2. Could you explain how the step-down provisions work in plain English?
The step-down provisions are esoteric and can be very hard to understand. In simpler terms, below is an example as to how these laws work. If Danny Drunk is charged with his first drunk driving offense in New Jersey on May 1, 2000, and if he is later convicted, then he will be treated as a first offender and lose his driver’s license for either for 3 or 7 months depending on what tier his DWI conviction is for. Nine years later, on May 1, 2009, if Danny Drunk is busted again for DWI, when he is sentenced he will be treated as a second time DWI offender. Thus, he will be sentenced by the Municipal Court to a two-year driver’s license suspension.
Meanwhile, if Danny Drunk was busted on May 2, 2011 for DWI, instead of May 1, 2009, then he would have been treated as a first time DWI offender under the 10-year step-down rule. Moreover, if Danny Drunk had been busted for DWI in 2000, 2019, and then not until May 2, 2020, then Danny Drunk would be sentenced as a second offender rather than as a third. In summary, the primary factor in DWI sentencing is whether it is the defendant’s first offense, second offense, third offense or subsequent. The practice of DWI law has morphed from trying to beat the case, to instead mitigating the DWI sentence as best as possible.
3. Are there any limitations on using the 10-year step down rule?
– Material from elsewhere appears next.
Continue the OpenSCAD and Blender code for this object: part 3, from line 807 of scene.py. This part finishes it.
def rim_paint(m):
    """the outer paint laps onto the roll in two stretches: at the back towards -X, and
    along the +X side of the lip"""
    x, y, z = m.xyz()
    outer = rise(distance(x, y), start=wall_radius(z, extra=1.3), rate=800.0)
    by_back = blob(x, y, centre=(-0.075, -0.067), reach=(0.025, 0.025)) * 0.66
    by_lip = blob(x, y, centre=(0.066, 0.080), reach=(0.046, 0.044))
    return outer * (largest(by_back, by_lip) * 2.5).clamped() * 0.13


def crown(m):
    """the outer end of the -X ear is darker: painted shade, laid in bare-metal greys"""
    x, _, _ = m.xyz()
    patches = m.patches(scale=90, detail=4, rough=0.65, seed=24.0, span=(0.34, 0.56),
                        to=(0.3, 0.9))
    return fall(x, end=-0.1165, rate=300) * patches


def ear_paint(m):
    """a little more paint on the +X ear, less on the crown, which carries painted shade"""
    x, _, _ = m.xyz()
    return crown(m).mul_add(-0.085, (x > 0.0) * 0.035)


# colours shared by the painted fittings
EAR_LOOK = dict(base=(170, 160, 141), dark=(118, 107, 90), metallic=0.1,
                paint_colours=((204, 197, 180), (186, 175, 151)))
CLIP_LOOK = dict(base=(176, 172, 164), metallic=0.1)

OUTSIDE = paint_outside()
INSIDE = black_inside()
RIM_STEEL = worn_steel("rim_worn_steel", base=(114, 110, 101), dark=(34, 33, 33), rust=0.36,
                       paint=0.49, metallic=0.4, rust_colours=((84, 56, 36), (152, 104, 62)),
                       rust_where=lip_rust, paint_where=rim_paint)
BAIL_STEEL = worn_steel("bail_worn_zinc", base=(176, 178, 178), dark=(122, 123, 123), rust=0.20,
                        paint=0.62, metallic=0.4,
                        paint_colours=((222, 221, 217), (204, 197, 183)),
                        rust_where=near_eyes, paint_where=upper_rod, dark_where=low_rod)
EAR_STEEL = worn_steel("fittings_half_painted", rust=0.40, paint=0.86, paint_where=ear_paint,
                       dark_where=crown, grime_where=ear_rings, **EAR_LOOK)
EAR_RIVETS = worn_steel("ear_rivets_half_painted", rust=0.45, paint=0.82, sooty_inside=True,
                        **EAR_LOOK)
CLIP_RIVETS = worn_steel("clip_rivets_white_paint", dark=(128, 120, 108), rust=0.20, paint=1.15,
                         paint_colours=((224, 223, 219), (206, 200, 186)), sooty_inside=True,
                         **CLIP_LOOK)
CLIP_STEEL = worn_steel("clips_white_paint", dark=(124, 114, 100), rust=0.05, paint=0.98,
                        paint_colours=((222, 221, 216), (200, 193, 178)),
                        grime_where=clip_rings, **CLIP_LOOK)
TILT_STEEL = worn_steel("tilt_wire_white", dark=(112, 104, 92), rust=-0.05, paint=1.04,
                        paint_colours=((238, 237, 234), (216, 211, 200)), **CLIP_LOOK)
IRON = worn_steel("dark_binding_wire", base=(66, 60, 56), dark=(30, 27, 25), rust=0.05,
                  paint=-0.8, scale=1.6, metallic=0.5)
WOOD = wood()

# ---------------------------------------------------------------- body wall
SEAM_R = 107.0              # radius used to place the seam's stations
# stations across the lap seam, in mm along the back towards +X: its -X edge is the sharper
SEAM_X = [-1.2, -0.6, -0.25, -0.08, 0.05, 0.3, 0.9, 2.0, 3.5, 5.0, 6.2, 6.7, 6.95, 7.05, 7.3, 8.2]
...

The ten year-step down rule is very tricky. I strongly recommend that any person charged with a DWI offense must retain a lawyer who clearly understands all of the nuances of DWI sentencing. An experienced lawyer can save a DWI defendant many months of jail time, and many years of driver’s license suspension(s) if he understands the 10-year step down rule. One limitation is that most Municipal Courts judges will not give a defendant the benefit of multiple step down treatments. In some cases, the DWI defendant will have a record of decades of DWI convictions and refusals. It can be very tricky to decipher how to sentence a DWI defendant with multiple DWI convictions and refusals. Moreover, this process can be even more challenging if there are Laurick issues.
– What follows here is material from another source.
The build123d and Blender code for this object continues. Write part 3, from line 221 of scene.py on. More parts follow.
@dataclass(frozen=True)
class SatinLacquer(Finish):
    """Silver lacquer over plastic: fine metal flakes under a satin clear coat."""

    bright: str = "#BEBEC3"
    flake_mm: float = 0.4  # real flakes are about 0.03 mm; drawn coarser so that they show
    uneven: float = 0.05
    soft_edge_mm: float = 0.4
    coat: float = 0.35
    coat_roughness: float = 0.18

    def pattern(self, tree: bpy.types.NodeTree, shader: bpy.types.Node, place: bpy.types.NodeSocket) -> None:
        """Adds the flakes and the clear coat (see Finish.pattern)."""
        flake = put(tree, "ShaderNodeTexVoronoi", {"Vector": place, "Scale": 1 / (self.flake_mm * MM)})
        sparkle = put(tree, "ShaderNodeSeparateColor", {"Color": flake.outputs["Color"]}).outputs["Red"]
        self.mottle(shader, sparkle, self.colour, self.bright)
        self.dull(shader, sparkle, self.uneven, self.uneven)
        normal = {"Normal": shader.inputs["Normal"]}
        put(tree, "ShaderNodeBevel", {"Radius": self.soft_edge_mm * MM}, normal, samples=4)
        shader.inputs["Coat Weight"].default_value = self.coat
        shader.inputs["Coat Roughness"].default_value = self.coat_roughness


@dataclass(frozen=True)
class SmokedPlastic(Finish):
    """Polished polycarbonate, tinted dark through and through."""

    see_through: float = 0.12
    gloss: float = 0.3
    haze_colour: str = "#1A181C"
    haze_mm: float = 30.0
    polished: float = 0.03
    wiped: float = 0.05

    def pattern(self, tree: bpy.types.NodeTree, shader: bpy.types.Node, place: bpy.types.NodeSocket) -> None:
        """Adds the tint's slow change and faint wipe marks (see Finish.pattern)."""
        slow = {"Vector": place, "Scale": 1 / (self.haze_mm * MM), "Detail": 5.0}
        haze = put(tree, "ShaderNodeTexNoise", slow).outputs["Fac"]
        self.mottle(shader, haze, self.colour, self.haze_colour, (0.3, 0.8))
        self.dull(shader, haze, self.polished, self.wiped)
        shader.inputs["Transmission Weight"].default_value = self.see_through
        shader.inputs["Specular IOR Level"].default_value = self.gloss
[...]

Most Municipal Courts will not give a DWI defendant the benefit of multiple step-downs. Some Municipal Courts will provide a DWI defendant the benefit of multiple step-downs to enable him to avoid jail time. However, the same Municipal Court will not provide the step-down rule to enable the DWI defendant to avoid the ten year (10) driver’s license suspension. The Municipal Court judges want repeat DWI drivers off the road. These judges are of the mind set that they can live with a multiple DWI offenders staying out of jail, but they want him off of the road. If a multiple DWI offender has a catastrophe, and if there is a major accident with fatalities, then these events can really make a Municipal Court judge look really bad. It is not uncommon for the local papers to try to make Municipal Court judges look real bad by labeling him as soft on DWI cases. I can’t name specific examples for obvious purposes. However, this is a cold hard reality of how the DWI process works. If a multiple DWI offender kills someone on the road then his DWI record will be carefully scrutinized. If a Municipal Court judge had any part of keeping a repeat DWI driver on the road, and if there are fatalities, then this can be a career killer for the judge.
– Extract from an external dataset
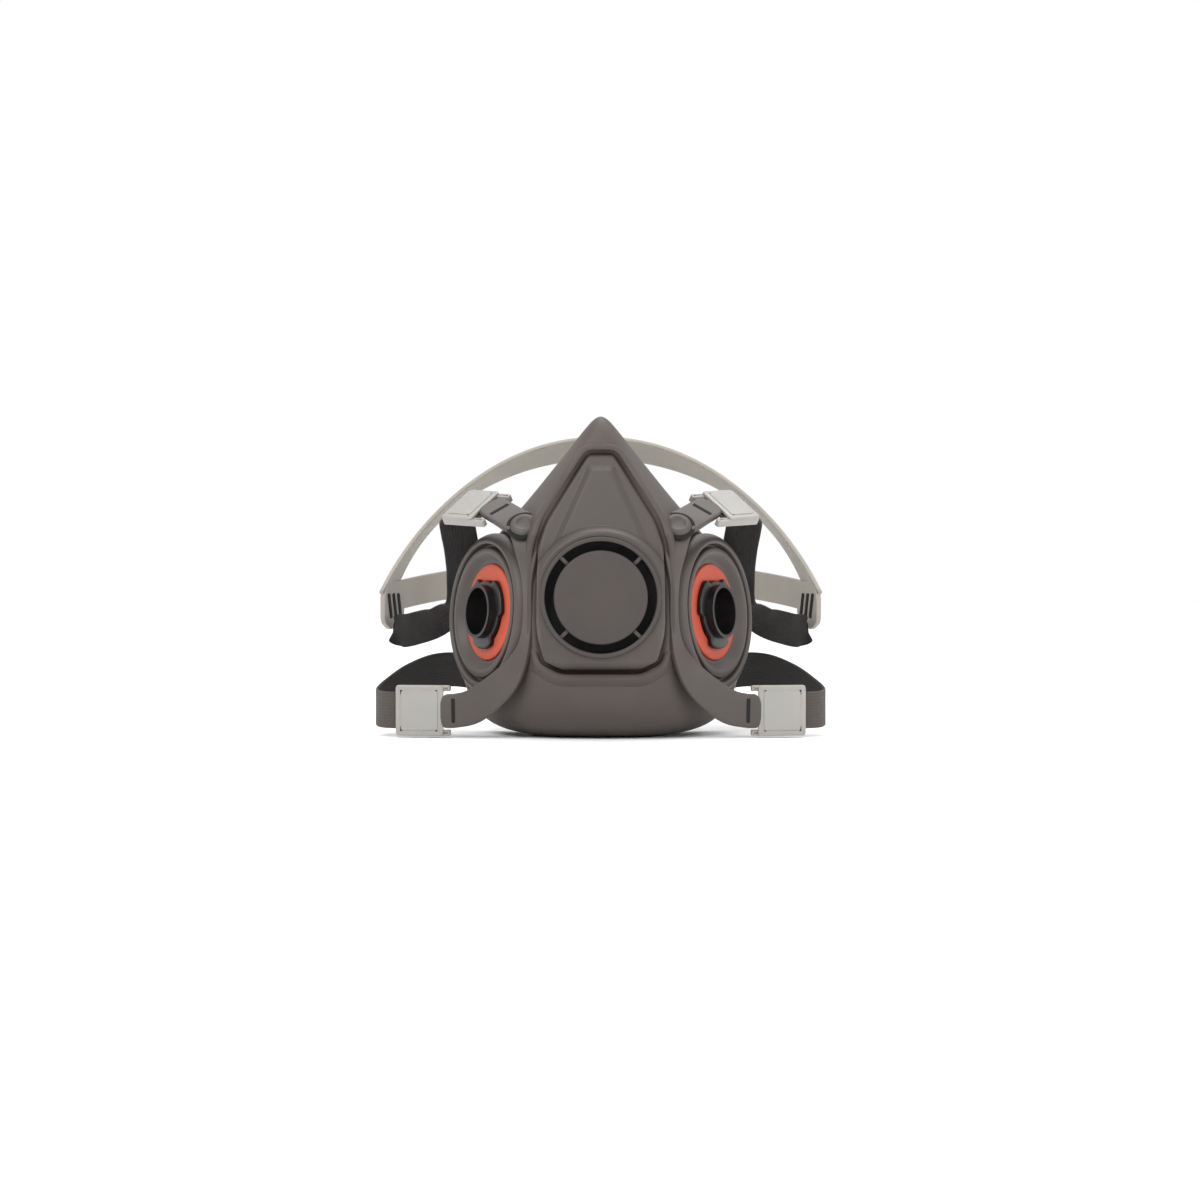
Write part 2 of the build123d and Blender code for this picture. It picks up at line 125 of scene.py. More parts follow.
UPPER_STRAP = [
    ((-50.5, -52.6, 89.2), (0.10, -0.55, 0.83)),
    ((-54.6, -47.5, 88.6), (0.0, -0.35, 0.93)),
    ((-57.8, -41.6, 86.8), (-0.20, 0.0, 0.98)),
    ((-57.8, -35.0, 82.5), (-0.25, 0.35, 0.90)),
    ((-57.0, -22.0, 74.5), (-0.30, 0.45, 0.84)),
    ((-57.0, -4.0, 63.5), (-0.30, 0.75, 0.58)),
    ((-59.0, 9.0, 51.5), (-0.50, 0.84, 0.20)),
    ((-67.5, 15.5, 44.5), (-0.62, 0.78, 0.05)),
    ((-79.0, 20.8, 40.5), (-0.60, 0.80, 0.0)),
    ((-86.0, 25.2, 39.4), (-0.60, 0.80, 0.0)),
    ((-88.0, 26.8, 39.4), (-0.60, 0.80, 0.0)),
]
LOWER_STRAP = [
    ((-70.5, -61.4, 10.4), (-0.17, -0.98, 0.0)),
    ((-76.5, -60.6, 10.4), (-0.17, -0.98, 0.0)),
    ((-82.5, -59.8, 10.4), (-0.30, -0.95, 0.0)),
    ((-87.5, -56.0, 10.6), (-0.75, -0.66, 0.0)),
    ((-89.5, -47.0, 11.5), (-1.0, 0.0, 0.0)),
    ((-87.0, -33.0, 14.5), (-0.96, 0.25, 0.05)),
    ((-79.0, -14.0, 20.0), (-0.88, 0.46, 0.08)),
    ((-68.0, 6.0, 23.5), (-0.85, 0.52, 0.05)),
    ((-55.0, 28.0, 22.0), (-0.82, 0.56, 0.0)),
    ((-40.0, 48.0, 15.0), (-0.72, 0.69, 0.0)),
    ((-22.0, 62.0, 8.6), (-0.50, 0.86, 0.0)),
    ((-7.0, 67.2, 8.0), (-0.10, 0.99, 0.0)),
]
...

5. What is the seminal case on the 10-year step down rule?
A very important case is State v. Burroughs, 349 N.J. Super 225 (2002). Here, the Appellate Division limited the scope of the ten-year step down rule. The Burroughs case provides in pertinent part:
N.J.S.A. 39:4-50(a)(3) accords sentencing leniency to a driver who is a second drunk driving offender, where there is a hiatus of ten or more years between the first and second offenses, and to a driver who is a third drunk driving offender where there is a hiatus of ten or more years between the second and third offenses. But once having been granted such leniency, the defendant has no vested right to continued “step-down” status where he commits a subsequent drunk driving offense. The earlier offense is not “forgiven.” Having been granted leniency by virtue of the infraction-free lapse of time between the two earlier violations the offender has received his reward for good conduct and is entitled to no further consideration.
Here in the Burroughs case, the defendant was first convicted of DWI in 1982 and given first offender penalties. His next DWI conviction occurred in 1998. Due to a passage of time in excess of 10 years between the dates of offense, the defendant was entitled to be sentenced once again as a first offender in 1998. However, when the defendant was arrested for a third time in the year of 200, the Appellate held that the defendant must be sentenced as a third offender. Although the defendant had been treated as a first offender on his 1998 conviction, he should have had no reasonable expectation that any subsequent violation would be treated as second offense. His prior offense had not been forgiven due to the passage of time. In order for a defendant to receive any type of reduction in sentence, the third offense must occur ten years after the second offense. Had this been the case, the defendant would have been treated as a second offender.